Possessive Love – The Most Demanded Therapy

Counseling / Therapy – Possessive Love

Love is a Noble Emotion- It is never possessive. During case handling, many heartbroken individuals visit me, seeking guidance and understanding for their self-defined love while also demanding reciprocity. Their suffering does not come from their partner; rather, it arises from their inability to understand the difference between love and possessiveness.

Possessiveness

It is a mental construct developed from ego-based energy. It is cultivated from a sense of deprivation, emptiness, jealousy, or inner void. It arises from a fear of loss, rejection, or being left alone. Possessiveness can be better understood through the concept of ‘possession,’ which typically involves acquiring and owning belongings, land, or material items. However, it’s important to note that one can never take possession of a human being. Human beings are inherently free and independent. Those who exhibit possessive behavior are always on the demanding and receiving end. As they hold a deep fear of losing or/and fear of rejection, they tend to be jealous, anxious, controlling, and often depressed. Continuing with ongoing calls to their partner, they inadvertently compel the partner to initiate avoidance measures. They feel imprisoned for their thoughts, and their eyes and ears keep following others. Their energy consumes them, and they seek replenishment from their partners. They employ aggression and mood tantrums as a security shield to draw attention. Their impatience regarding their demands often robs others of the initiative. It is crucial to note that possessive behavior may give rise to feelings of hatred and provoke violent actions. In the later stages, a possessive partner may cease to respect the other partner and persist in complaining. Consequently, possessiveness exceeds its limits and ultimately leads to downfall.

Love

Love is a spiritual essence that originates directly from God. Love is a tender feeling of affection, care, sincerity, responsibility, and ownership. Love serves as a gift. Love is an upward-trending force that keeps you worthy and upright. Love remains on the higher side and consistently stays on the giving and not on the receiving end. Love is not about reciprocation. Love follows the rules of nature and stays within its boundaries, which is why it never falters or falls. Love provides freedom. Love opens and helps you to let go and release the grip over negative feelings such as rejection, insult, revenge, betrayal, or jealousy. Love frees your mind from dependency and grants you and your partner the freedom to live and the right to live. Love is a bonding. Love is detachment and not attachment, making you flexible and absorbing reality with ease.
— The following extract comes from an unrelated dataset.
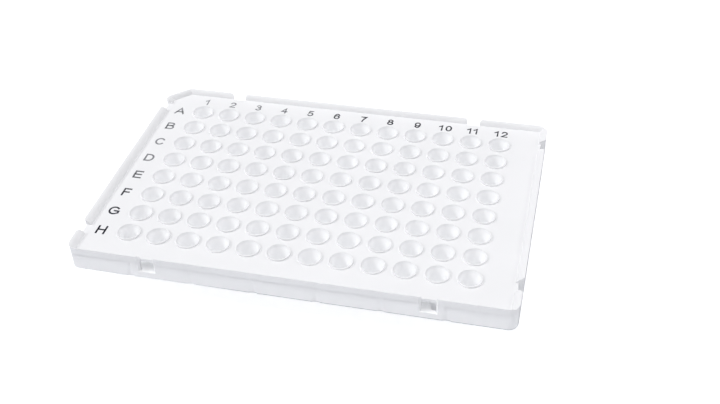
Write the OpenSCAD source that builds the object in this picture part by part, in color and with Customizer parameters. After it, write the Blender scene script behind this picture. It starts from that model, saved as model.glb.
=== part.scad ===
// Low-profile 96-well plate with a raised rim and a short skirt, moulded in one piece.
// Row A lies at the back (+Y) and column 1 at the left (-X), so well A1 is by the cut corner.
// The origin is under the middle of the plate, on the surface that the well tips rest on.

/* [Footprint] */
// Length of the plate at the foot of the skirt
plate_length = 127.76; // [122:0.01:160]
// Width of the plate at the foot of the skirt
plate_width = 85.48; // [81:0.01:110]
// Outer radius of the upright corners
corner_radius = 3; // [2.6:0.1:5]
// Leg of the cut corner beside well A1
key_corner = 6; // [3:0.1:8]

/* [Heights] */
// Height of the well tops above the surface that the tips rest on
well_height = 14; // [11:0.1:20]
// Height of the ring around each well above the deck
ring_height = 0.55; // [0.3:0.05:1.2]
// Height of the rim above the deck
rim_height = 1.7; // [1:0.1:2.2]
// Thickness of the deck
deck_thickness = 1.1; // [0.8:0.1:1.8]
// Height from the foot of the skirt to the top of the rim
skirt_height = 7.5; // [5.5:0.1:11]

/* [Rim and skirt] */
// Width of the short sides' rim where it meets the deck
rim_width = 2.25; // [1.8:0.05:2.5]
// Width of the other sides' rim where it meets the deck
rim_width_long = 1.3; // [1:0.05:1.8]
// Width of the flat top of the rim
rim_flat = 0.25; // [0.1:0.05:0.4]
// Radius of the rim's rounded inner side
rim_crown = 2.4; // [2.4:0.1:5]
// Height of the upright band that runs round the top of the outer wall
band_height = 2.15; // [1.6:0.05:3]
// Depth by which the skirt starts in from the band
skirt_step = 0.25; // [0.1:0.05:0.4]
// Thickness of the skirt wall
skirt_wall = 1.2; // [0.9:0.1:1.6]

/* [Windows] */
// Width of each window at the inside of the wall
window_width = 4.1; // [3:0.1:5]
// Width of each window at the outside of the wall
window_flare = 5.4; // [5.2:0.1:7]
// Depth of the bevel that makes each window wider outside
window_bevel = 0.75; // [0.3:0.05:0.85]
// Depth of the window sill below the rim's top
window_depth = 5.45; // [4.5:0.05:6]
// Distance of the long sides' windows from the middle of the plate
window_x = 40; // [20:0.25:50]
// Distance of the short sides' windows from the middle of the plate
window_y = 32.5; // [10:0.25:33]

/* [Wells] */
// Number of wells in a row
columns = 12; // [1:1:12]
// Number of rows of wells
rows = 8; // [1:1:8]
// Spacing of the wells
pitch = 9; // [8.4:0.1:9.6]
// Outer diameter of the ring around each well
ring_diameter = 7.1; // [6.9:0.1:7.6]
// Diameter of the well's mouth at the top of the ring
mouth_diameter = 6.5; // [6:0.1:6.6]
// Radius of the ring's outer top edge
ring_edge = 0.12; // [0.05:0.01:0.2]
// Depth of the lead-in below the top of the ring
mouth_depth = 0.9; // [0.5:0.1:1.4]
// Outer radius of the rounded well tip
tip_radius = 1.55; // [1.2:0.05:1.8]
// Half angle of the well's cone, in degrees
cone_angle = 8; // [6:0.25:8.5]
// Thickness of the well wall
well_wall = 0.35; // [0.2:0.05:0.6]

/* [Ribs] */
// Thickness of the ribs between the skirt and the wells
rib_thickness = 0.8; // [0.6:0.1:1.2]
// Depth of the shallow mark that each rib leaves in the skirt's outer face
sink_depth = 0.05; // [0.02:0.01:0.1]
// Radius of curvature of those marks
sink_radius = 3; // [1:0.5:5]

/* [Hidden] */
$fn = 48;
cut = 1;                                        // how far each cutter reaches past what it cuts
deck_top = well_height - ring_height;
deck_under = deck_top - deck_thickness;
rim_top = deck_top + rim_height;
foot = rim_top - skirt_height;
band_foot = rim_top - band_height;
wall_depth = skirt_wall + skirt_step;           // from the upright band to the skirt's inner face
ring_radius = ring_diameter / 2;
half_x = plate_length / 2 - corner_radius;      // places of the corner centres
half_y = plate_width / 2 - corner_radius;
key_bend = corner_radius * tan(22.5);           // tangent length of a 45 degree bend
key_leg = key_corner + key_bend - corner_radius;
// Upright corners, counter-clockwise: centre, and the way the wall faces before and after it
CORNERS = [
    [[half_x, -half_y], -90, 0],
    [[half_x, half_y], 0, 90],
    [[-half_x + key_leg, half_y], 90, 135],
    [[-half_x, half_y - key_leg], 135, 180],
    [[-half_x, -half_y], 180, 270],
];
rib_pitch = 2 * pitch;
rib_count = floor(columns / 2);
well_edge_x = (columns - 1) * pitch / 2;
well_edge_y = (rows - 1) * pitch / 2;

function cone_radius(ball, base, height) = ball / cos(cone_angle) + (height - base) * tan(cone_angle);

// Outline of the whole plate, with its round corners, seen from above and drawn in by a margin.
module outline(margin = 0) {
    r = corner_radius - margin;
    polygon([for (c = CORNERS, facing = [c[1], c[2]]) c[0] + r * [cos(facing), sin(facing)]]);
    for (c = CORNERS) translate(c[0]) circle(r = r);
}

// A block of the plate's outline between two heights.
module block(bottom, top, margin = 0) {
    translate([0, 0, bottom]) linear_extrude(top - bottom) outline(margin);
}

// A bar along each side of the outline, past its corners. Its section is drawn with x outward
// from the side's face and y upward, and may differ on the short sides.
module along_each_side() {
    for (i = [0 : len(CORNERS) - 1]) {
        here = CORNERS[i];
        next = CORNERS[(i + 1) % len(CORNERS)];
        facing = here[2];
        $short_side = facing % 180 == 0;
        translate(next[0])
            rotate([90, 0, facing])
                translate([corner_radius, 0, -corner_radius])
                    linear_extrude(norm(next[0] - here[0]) + 2 * corner_radius) children();
    }
}

// Rim: a narrow flat on top, and an inner side that rounds down to the deck.
module rim_section(width) {
    run = width - rim_flat;
    chord = norm([run, rim_height]);
    dip = sqrt(pow(rim_crown, 2) - pow(chord / 2, 2)) / chord;
    polygon([
        [-width, deck_under], [cut, deck_under], [cut, rim_top], [-rim_flat, rim_top], [-width, deck_top],
    ]);
    intersection() {
        translate([dip * rim_height - (width + rim_flat) / 2, (deck_top + rim_top) / 2 - dip * run])
            circle(r = rim_crown);
        translate([-width, deck_top]) square([width + cut, rim_height]);
    }
}

// What the skirt's face gives away below the upright band, where it leans out to the foot.
module skirt_relief_section() {
    polygon([[-skirt_step, band_foot], [0, foot], [0, foot - cut], [cut, foot - cut], [cut, band_foot]]);
}

module body() {
    difference() {
        union() {
            block(foot, deck_top);
            intersection() {
                along_each_side() rim_section($short_side ? rim_width : rim_width_long);
                block(deck_under, rim_top + cut);
            }
        }
        along_each_side() skirt_relief_section();
        block(foot - cut, deck_under, wall_depth);
    }
}

module at_each_well() {
    for (c = [0 : columns - 1], r = [0 : rows - 1])
        translate([c * pitch - well_edge_x, r * pitch - well_edge_y, 0]) children();
}

module well_outside() {
    top = cone_radius(tip_radius, tip_radius, deck_under);
    rotate_extrude() intersection() {
        union() {
            polygon([
                [0, tip_radius], [tip_radius * cos(cone_angle), tip_radius * (1 - sin(cone_angle))],
                [top, deck_under], [ring_radius, deck_under],
                [ring_radius, well_height - ring_edge],
                [ring_radius - ring_edge, well_height - ring_edge],
                [ring_radius - ring_edge, well_height], [0, well_height],
            ]);
            translate([0, tip_radius]) circle(r = tip_radius);
            translate([ring_radius - ring_edge, well_height - ring_edge]) circle(r = ring_edge);
        }
        square([ring_diameter, well_height]);
    }
}

module well_inside() {
    ball = tip_radius - well_wall;
    throat = well_height - mouth_depth;
    rotate_extrude() intersection() {
        union() {
            polygon([
                [0, tip_radius], [ball * cos(cone_angle), tip_radius - ball * sin(cone_angle)],
                [cone_radius(ball, tip_radius, throat), throat],
                [mouth_diameter / 2, well_height], [mouth_diameter / 2, well_height + cut],
                [0, well_height + cut],
            ]);
            translate([0, tip_radius]) circle(r = ball);
        }
        square([ring_diameter, well_height + cut]);
    }
}

// A window: a slot down through the wall with its outer edges bevelled, and a gap through the rim.
// The wall's outer face is at y = 0 and faces +y. Where the deck covers a window, it ends at the
// bevel, and the slot goes through to the inside only below the deck.
module window(covered = false) {
    inner = window_width / 2;
    outer = window_flare / 2;
    slot_top = covered ? deck_under : rim_top + cut;
    translate([0, 0, rim_top - window_depth]) {
        linear_extrude(window_depth + cut) polygon([
            [inner, -window_bevel], [outer, 0], [outer, cut], [-outer, cut], [-outer, 0],
            [-inner, -window_bevel],
        ]);
        linear_extrude(slot_top - rim_top + window_depth) polygon([
            [-inner, -wall_depth], [inner, -wall_depth], [inner, -window_bevel], [outer, 0],
            [-outer, 0], [-inner, -window_bevel],
        ]);
    }
    translate([-inner, -rim_width - cut, deck_top])
        cube([window_width, rim_width + cut, rim_height + cut]);
}

// The deck covers the left side's windows, and no others.
module windows() {
    for (side = [0, 180], end = [-1, 1]) {
        rotate([0, 0, side]) translate([end * window_x, plate_width / 2, 0]) window();
        rotate([0, 0, side + 90]) translate([end * window_y, plate_length / 2, 0])
            window(covered = side == 0);
    }
}

module rib_places() {
    for (side = [0, 180], i = [0 : rib_count - 1])
        rotate([0, 0, side]) translate([(i - (rib_count - 1) / 2) * rib_pitch, 0, 0]) children();
}

module ribs() {
    rib_in = well_edge_y;
    rib_out = plate_width / 2 - skirt_step - skirt_wall / 2;
    rib_places()
        translate([-rib_thickness / 2, rib_in, foot + cut])
            cube([rib_thickness, rib_out - rib_in, deck_under - foot]);
}

module sink_marks() {
    rib_places()
        translate([0, plate_width / 2 + sink_radius - skirt_step - sink_depth, foot - cut])
            cylinder(r = sink_radius, h = band_foot - foot + cut, $fn = 96);
}

module plate() {
    color([0.93, 0.93, 0.95]) difference() {
        union() {
            body();
            ribs();
            at_each_well() well_outside();
        }
        at_each_well() well_inside();
        windows();
        sink_marks();
    }
}

plate();
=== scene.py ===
import math

import bmesh
import bpy
from mathutils import Matrix, Vector


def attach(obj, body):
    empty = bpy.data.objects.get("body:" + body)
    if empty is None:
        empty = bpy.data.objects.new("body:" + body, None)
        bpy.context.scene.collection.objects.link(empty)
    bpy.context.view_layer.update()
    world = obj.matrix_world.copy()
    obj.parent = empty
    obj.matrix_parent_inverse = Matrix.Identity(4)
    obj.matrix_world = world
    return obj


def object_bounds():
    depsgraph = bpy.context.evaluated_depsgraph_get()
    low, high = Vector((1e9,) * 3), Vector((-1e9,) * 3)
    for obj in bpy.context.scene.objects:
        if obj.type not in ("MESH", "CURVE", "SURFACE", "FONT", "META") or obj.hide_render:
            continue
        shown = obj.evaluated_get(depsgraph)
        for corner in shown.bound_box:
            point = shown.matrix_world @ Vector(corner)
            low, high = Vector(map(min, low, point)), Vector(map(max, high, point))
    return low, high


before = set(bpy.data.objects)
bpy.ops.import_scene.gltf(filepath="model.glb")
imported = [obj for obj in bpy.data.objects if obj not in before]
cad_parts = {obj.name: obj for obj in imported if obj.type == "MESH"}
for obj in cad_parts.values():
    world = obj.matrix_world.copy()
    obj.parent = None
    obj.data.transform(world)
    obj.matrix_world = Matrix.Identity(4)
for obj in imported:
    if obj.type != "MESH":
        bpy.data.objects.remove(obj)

MM = 0.001
cad_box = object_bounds()
scene = bpy.context.scene
scene.view_settings.view_transform = "Standard"

# ---------------------------------------------------------------- sizes, in mm

# The origin is under the middle of the plate, on the surface that the wells' tips rest on, so the
# highest corner gives half the length, half the width and the height of the rim.
HALF_LENGTH, HALF_WIDTH, RIM_TOP = cad_box[1] / MM
DECK_TOP = RIM_TOP - 1.7
RING_TOP = DECK_TOP + 0.55
SILL = RIM_TOP - 5.45       # where the windows end
FOOT = RIM_TOP - 7.5        # where the skirt ends
WALL = 1.5                  # reaches just past the outer wall's inner face
PITCH = 9.0                 # spacing of the wells
COLUMNS, ROWS = 12, 8
GRID_X, GRID_Y = COLUMNS * PITCH / 2, ROWS * PITCH / 2      # half the size of the wells' grid
CONE_SLOPE = 0.1405         # what a well's radius gains for each mm of height
CONE_REACH = 1.62           # radius just outside a well's cone, carried down to height 0
MOUTH_REACH = 3.27          # radius just outside a well's mouth


# ---------------------------------------------------------------- nodes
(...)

Fear of Loss in Relationship: The Most Needed Therapy

To be read in conjunction with chapter 33 (Acceptance Rejects the Rejection, Social Anxiety).
Fear of loss in relationships is a common challenge in today’s scenario, often resulting in dependent and possessive behavior known as anxious attachment. This fear can escalate when there is a perceived risk of losing someone deeply valued. Such experiences can amplify psychological issues, leading the affected individual to feel betrayed or deceived and vulnerable to facing additional challenges. The fear of change may cause the person to prioritize their partner over reality itself. The solution to this challenge lies in understanding that one’s distress is not solely caused by the behavior of others but rather by a misunderstanding of personal empowerment. The following points can help address this issue:

  • Recognize that no one is more important than yourself.

  • Understand that it is not the person who holds importance but rather the need you are seeking to fulfill.

  • Differentiate between the person and the need, and avoid conflating the two.